SOURCE MATERIAL |

----------

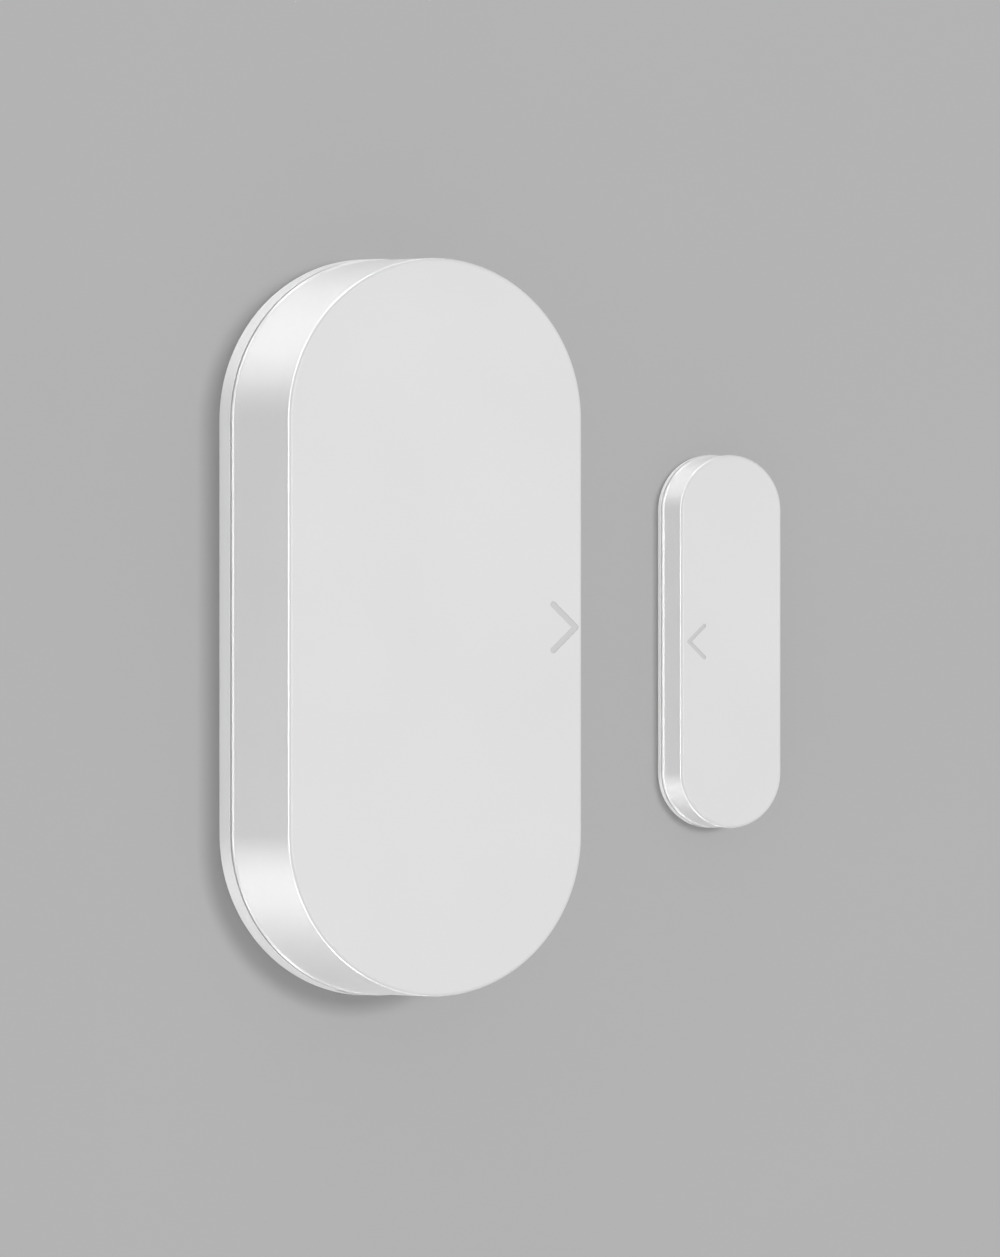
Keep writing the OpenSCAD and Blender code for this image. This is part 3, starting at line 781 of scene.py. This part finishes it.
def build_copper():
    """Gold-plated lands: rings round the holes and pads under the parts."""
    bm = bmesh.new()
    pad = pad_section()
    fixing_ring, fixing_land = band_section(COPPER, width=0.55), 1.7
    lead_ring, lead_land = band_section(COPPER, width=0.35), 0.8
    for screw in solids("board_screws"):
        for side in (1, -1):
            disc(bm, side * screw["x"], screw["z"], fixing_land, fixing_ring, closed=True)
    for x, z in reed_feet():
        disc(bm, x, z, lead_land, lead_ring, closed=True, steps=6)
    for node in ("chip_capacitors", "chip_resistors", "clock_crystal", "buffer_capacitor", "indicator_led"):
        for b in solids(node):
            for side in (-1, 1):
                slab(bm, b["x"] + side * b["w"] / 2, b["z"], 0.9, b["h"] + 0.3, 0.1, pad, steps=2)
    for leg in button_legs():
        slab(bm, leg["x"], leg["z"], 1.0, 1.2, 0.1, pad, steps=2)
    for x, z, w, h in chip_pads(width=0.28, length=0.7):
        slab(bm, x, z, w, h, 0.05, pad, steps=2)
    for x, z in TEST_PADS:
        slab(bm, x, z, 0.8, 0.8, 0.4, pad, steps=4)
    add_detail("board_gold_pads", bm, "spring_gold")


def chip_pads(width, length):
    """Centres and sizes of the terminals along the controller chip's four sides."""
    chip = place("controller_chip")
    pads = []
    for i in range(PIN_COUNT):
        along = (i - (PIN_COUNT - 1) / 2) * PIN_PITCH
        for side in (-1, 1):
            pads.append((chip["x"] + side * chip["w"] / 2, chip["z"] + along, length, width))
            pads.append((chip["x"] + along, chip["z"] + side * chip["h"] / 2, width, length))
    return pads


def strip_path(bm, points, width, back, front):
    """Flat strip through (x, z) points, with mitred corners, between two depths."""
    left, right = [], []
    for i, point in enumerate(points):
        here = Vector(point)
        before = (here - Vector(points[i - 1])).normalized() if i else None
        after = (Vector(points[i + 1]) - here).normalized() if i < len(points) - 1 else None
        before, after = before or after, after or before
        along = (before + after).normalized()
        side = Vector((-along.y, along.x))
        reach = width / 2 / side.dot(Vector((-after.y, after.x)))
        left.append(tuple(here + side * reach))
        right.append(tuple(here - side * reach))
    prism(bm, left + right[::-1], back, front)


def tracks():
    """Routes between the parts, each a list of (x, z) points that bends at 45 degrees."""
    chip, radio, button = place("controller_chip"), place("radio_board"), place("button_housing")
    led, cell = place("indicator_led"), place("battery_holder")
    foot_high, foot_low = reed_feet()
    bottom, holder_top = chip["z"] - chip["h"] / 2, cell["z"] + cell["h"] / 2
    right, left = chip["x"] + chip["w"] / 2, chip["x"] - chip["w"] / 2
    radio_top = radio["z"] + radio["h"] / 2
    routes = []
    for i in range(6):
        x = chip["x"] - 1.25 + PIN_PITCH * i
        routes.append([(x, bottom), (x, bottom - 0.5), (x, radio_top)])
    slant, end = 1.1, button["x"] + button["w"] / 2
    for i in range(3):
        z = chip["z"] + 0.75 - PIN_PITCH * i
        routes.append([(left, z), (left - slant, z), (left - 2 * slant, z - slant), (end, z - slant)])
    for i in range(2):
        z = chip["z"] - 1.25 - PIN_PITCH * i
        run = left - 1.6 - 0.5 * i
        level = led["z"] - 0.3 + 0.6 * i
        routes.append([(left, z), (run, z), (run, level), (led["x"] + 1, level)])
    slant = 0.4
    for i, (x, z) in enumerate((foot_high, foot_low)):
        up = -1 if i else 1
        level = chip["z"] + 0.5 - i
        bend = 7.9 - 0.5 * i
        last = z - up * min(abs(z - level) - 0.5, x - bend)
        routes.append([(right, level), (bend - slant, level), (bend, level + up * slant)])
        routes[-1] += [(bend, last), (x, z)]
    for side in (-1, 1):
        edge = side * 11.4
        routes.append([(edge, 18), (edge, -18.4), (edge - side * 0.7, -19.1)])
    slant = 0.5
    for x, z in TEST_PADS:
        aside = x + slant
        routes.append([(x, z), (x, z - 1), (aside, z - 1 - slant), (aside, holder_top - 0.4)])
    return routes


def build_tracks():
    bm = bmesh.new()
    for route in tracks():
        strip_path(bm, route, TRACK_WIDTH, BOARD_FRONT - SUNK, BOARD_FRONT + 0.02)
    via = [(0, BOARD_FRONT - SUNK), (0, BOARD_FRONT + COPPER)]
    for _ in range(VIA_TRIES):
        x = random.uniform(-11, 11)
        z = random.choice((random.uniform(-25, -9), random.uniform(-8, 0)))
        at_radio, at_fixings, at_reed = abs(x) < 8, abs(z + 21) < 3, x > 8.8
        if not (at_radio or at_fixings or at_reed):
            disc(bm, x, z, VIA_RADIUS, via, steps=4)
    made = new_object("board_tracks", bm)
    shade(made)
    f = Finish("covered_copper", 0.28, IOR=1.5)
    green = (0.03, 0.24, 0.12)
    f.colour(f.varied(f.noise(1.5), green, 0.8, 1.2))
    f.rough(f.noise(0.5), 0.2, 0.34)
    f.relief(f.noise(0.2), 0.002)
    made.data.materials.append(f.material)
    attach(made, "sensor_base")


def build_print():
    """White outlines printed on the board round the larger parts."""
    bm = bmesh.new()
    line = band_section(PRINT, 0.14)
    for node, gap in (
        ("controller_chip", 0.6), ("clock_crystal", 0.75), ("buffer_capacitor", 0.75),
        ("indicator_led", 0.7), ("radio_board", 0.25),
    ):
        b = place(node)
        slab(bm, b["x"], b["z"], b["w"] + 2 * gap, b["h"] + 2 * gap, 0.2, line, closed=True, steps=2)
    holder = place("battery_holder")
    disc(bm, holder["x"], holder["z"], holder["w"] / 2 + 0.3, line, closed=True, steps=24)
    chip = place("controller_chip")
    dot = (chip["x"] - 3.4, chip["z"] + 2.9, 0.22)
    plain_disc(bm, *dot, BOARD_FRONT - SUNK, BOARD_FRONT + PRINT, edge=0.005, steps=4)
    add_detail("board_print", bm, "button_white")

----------

WHAT YOU WILL DO | Copy the lines from the start of the data verbatim, stopping after the line containing "return pads".

THE OUTPUT |
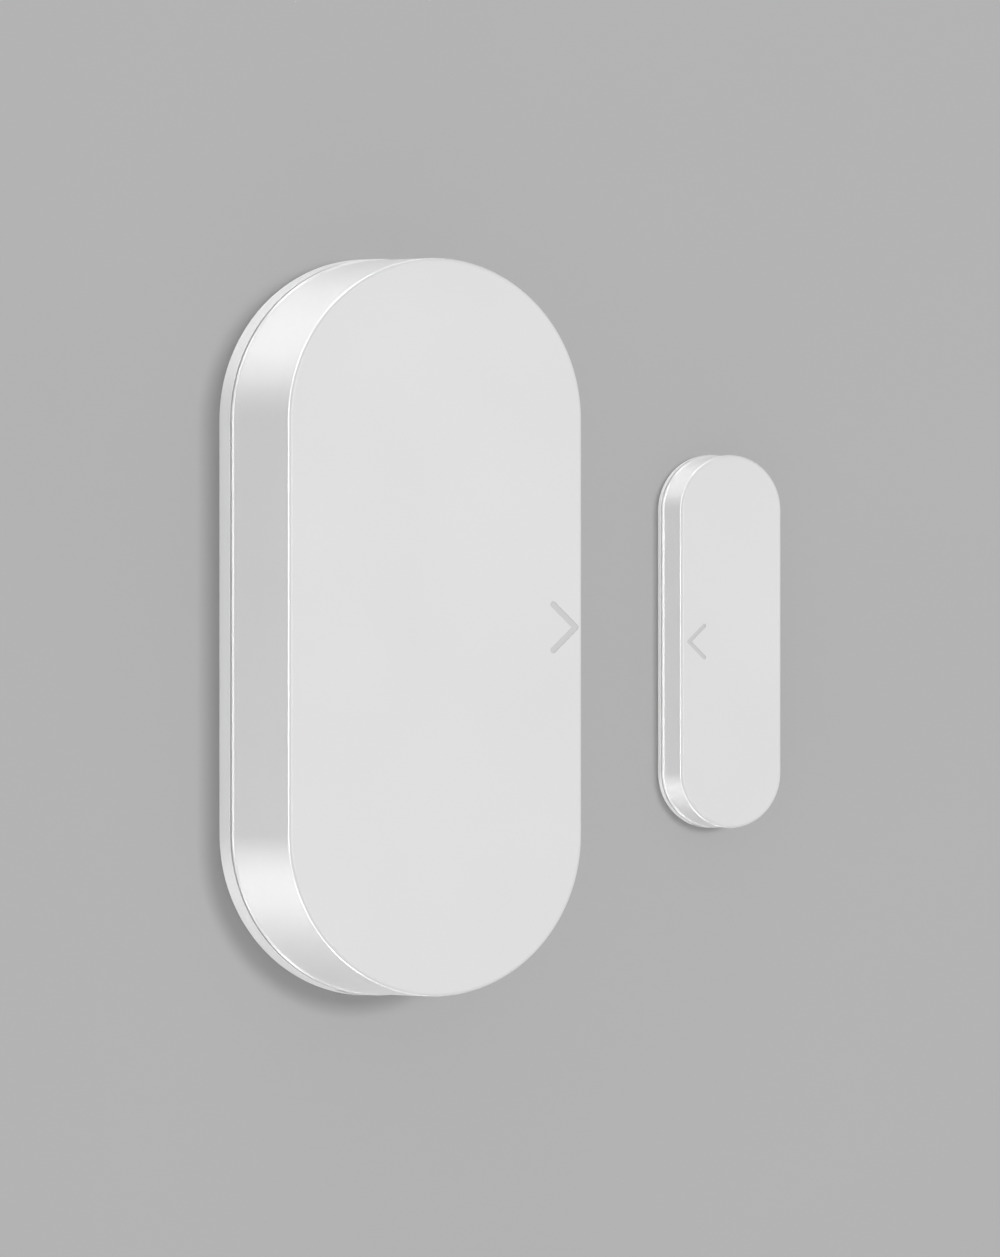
Keep writing the OpenSCAD and Blender code for this image. This is part 3, starting at line 781 of scene.py. This part finishes it.
def build_copper():
    """Gold-plated lands: rings round the holes and pads under the parts."""
    bm = bmesh.new()
    pad = pad_section()
    fixing_ring, fixing_land = band_section(COPPER, width=0.55), 1.7
    lead_ring, lead_land = band_section(COPPER, width=0.35), 0.8
    for screw in solids("board_screws"):
        for side in (1, -1):
            disc(bm, side * screw["x"], screw["z"], fixing_land, fixing_ring, closed=True)
    for x, z in reed_feet():
        disc(bm, x, z, lead_land, lead_ring, closed=True, steps=6)
    for node in ("chip_capacitors", "chip_resistors", "clock_crystal", "buffer_capacitor", "indicator_led"):
        for b in solids(node):
            for side in (-1, 1):
                slab(bm, b["x"] + side * b["w"] / 2, b["z"], 0.9, b["h"] + 0.3, 0.1, pad, steps=2)
    for leg in button_legs():
        slab(bm, leg["x"], leg["z"], 1.0, 1.2, 0.1, pad, steps=2)
    for x, z, w, h in chip_pads(width=0.28, length=0.7):
        slab(bm, x, z, w, h, 0.05, pad, steps=2)
    for x, z in TEST_PADS:
        slab(bm, x, z, 0.8, 0.8, 0.4, pad, steps=4)
    add_detail("board_gold_pads", bm, "spring_gold")


def chip_pads(width, length):
    """Centres and sizes of the terminals along the controller chip's four sides."""
    chip = place("controller_chip")
    pads = []
    for i in range(PIN_COUNT):
        along = (i - (PIN_COUNT - 1) / 2) * PIN_PITCH
        for side in (-1, 1):
            pads.append((chip["x"] + side * chip["w"] / 2, chip["z"] + along, length, width))
            pads.append((chip["x"] + along, chip["z"] + side * chip["h"] / 2, width, length))
    return pads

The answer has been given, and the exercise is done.